◆ **Stated problem**
Only the lines between the line with "inside = Part.makeCylinder(core_bore" and the line with "zip(*points))), Vector(map(max, zip(*points)))", together with those two lines themselves, are to be copied exactly.

◆ **Data extract**
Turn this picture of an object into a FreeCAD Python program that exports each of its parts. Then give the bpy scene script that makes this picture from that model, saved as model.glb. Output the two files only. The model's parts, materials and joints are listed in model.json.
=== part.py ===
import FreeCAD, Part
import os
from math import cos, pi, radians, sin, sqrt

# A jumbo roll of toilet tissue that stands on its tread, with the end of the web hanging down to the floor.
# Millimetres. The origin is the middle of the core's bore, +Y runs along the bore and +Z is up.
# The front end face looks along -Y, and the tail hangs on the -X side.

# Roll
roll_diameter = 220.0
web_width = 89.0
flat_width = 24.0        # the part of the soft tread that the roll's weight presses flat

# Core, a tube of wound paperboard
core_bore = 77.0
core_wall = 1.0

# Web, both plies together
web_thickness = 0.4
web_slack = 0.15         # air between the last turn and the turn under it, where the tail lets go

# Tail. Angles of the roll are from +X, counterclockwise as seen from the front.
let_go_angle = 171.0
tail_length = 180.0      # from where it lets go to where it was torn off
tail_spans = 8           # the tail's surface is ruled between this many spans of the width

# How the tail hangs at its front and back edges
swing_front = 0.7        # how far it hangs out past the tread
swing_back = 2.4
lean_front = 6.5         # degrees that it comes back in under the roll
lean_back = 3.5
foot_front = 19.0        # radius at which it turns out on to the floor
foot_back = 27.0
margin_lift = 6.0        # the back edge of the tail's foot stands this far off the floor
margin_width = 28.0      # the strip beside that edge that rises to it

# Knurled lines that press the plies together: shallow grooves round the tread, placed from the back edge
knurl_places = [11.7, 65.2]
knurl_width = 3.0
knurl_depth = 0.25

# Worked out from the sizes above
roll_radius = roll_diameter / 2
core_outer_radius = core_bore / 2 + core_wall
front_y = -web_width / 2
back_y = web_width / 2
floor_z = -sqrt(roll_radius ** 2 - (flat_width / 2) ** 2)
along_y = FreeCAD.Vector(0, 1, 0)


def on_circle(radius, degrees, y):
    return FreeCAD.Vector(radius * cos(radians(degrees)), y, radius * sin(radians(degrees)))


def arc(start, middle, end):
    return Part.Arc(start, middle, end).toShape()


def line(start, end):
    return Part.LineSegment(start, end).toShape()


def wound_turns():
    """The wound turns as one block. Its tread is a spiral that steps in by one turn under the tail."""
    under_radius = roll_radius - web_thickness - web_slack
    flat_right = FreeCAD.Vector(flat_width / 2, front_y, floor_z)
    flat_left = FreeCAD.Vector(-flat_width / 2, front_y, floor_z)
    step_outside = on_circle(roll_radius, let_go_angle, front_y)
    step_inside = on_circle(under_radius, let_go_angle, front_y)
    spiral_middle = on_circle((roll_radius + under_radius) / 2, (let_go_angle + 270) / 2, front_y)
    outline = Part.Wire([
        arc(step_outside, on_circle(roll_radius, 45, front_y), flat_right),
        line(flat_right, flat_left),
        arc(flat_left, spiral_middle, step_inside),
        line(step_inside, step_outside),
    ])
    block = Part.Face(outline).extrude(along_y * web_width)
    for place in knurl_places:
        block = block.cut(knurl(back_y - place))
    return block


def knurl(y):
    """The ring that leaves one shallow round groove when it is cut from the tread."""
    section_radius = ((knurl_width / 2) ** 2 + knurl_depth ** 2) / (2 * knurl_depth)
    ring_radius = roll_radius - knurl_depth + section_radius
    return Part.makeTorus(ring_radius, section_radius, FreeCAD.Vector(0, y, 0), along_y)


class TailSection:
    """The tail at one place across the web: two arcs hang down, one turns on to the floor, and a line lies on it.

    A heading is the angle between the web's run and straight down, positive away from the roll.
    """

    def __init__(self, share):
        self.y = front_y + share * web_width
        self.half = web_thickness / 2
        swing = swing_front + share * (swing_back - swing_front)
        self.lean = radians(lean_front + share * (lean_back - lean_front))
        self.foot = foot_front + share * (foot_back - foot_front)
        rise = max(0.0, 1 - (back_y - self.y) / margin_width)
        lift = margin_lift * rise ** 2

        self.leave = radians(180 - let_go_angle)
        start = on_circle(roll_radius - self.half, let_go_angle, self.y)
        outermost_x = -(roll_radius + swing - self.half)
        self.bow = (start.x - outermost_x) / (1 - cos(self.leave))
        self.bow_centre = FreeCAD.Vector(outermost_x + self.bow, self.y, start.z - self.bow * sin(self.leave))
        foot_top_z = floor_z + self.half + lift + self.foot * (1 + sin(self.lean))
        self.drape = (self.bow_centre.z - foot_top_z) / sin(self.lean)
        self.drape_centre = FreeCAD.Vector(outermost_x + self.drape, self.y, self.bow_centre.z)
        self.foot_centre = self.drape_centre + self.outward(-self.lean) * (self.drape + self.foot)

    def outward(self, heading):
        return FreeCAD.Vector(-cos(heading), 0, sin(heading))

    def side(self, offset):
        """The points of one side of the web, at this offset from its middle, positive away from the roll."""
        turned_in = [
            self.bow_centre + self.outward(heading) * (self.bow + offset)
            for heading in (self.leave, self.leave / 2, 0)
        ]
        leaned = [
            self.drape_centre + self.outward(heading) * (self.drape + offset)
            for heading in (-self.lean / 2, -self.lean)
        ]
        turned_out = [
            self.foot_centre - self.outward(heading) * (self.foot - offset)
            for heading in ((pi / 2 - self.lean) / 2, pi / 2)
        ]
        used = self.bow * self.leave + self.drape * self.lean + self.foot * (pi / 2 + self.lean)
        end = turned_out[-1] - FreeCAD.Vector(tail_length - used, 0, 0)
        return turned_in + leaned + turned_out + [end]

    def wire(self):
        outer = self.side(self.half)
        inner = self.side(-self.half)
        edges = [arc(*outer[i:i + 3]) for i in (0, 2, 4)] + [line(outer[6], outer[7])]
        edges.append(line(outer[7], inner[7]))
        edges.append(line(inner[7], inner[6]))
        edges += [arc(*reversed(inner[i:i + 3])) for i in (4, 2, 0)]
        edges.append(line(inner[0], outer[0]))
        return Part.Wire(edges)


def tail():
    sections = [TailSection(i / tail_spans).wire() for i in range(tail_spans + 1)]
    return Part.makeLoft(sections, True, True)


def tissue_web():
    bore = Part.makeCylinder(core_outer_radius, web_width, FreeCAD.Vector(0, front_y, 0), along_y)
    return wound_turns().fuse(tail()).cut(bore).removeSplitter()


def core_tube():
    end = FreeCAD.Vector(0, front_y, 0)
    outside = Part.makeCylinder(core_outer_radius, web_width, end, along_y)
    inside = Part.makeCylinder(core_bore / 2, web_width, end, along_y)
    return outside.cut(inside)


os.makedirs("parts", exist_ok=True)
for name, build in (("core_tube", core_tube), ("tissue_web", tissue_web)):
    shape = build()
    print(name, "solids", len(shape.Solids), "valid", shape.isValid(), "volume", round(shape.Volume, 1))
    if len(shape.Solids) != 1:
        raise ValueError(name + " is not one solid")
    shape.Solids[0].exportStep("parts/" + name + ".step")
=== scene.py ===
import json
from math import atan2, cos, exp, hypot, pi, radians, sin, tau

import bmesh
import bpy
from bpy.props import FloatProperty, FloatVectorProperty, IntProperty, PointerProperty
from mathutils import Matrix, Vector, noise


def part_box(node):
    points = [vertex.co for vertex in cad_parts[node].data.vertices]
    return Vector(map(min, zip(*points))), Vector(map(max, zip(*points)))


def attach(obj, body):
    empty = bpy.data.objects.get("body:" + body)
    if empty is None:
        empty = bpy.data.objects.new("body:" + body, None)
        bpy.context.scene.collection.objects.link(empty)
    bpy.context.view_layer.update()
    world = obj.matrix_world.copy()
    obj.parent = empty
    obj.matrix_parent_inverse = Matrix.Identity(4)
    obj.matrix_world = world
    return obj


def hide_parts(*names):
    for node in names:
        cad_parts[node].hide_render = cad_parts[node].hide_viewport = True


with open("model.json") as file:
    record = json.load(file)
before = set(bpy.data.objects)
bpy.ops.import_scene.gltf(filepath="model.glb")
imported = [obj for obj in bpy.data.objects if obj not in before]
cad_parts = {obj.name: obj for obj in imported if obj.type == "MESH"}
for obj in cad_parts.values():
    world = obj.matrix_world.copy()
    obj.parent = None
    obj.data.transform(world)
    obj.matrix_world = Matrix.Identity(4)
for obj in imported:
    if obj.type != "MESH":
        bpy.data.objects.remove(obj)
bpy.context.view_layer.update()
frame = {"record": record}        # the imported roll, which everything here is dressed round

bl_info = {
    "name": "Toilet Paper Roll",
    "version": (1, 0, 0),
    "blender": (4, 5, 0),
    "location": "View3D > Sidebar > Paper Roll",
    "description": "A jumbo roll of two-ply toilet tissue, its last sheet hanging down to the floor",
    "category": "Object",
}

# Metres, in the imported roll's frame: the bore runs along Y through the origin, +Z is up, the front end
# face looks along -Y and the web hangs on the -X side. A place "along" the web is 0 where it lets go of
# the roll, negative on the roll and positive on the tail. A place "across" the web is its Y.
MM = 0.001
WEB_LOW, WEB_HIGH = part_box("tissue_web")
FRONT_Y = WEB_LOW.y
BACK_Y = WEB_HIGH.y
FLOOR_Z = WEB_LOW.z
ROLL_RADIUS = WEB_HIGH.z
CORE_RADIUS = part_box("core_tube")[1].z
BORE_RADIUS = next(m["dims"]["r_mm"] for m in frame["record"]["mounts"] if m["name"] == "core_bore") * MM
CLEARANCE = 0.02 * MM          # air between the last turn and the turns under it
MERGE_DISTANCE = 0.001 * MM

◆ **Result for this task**
    inside = Part.makeCylinder(core_bore / 2, web_width, end, along_y)
    return outside.cut(inside)


os.makedirs("parts", exist_ok=True)
for name, build in (("core_tube", core_tube), ("tissue_web", tissue_web)):
    shape = build()
    print(name, "solids", len(shape.Solids), "valid", shape.isValid(), "volume", round(shape.Volume, 1))
    if len(shape.Solids) != 1:
        raise ValueError(name + " is not one solid")
    shape.Solids[0].exportStep("parts/" + name + ".step")
=== scene.py ===
import json
from math import atan2, cos, exp, hypot, pi, radians, sin, tau

import bmesh
import bpy
from bpy.props import FloatProperty, FloatVectorProperty, IntProperty, PointerProperty
from mathutils import Matrix, Vector, noise


def part_box(node):
    points = [vertex.co for vertex in cad_parts[node].data.vertices]
    return Vector(map(min, zip(*points))), Vector(map(max, zip(*points)))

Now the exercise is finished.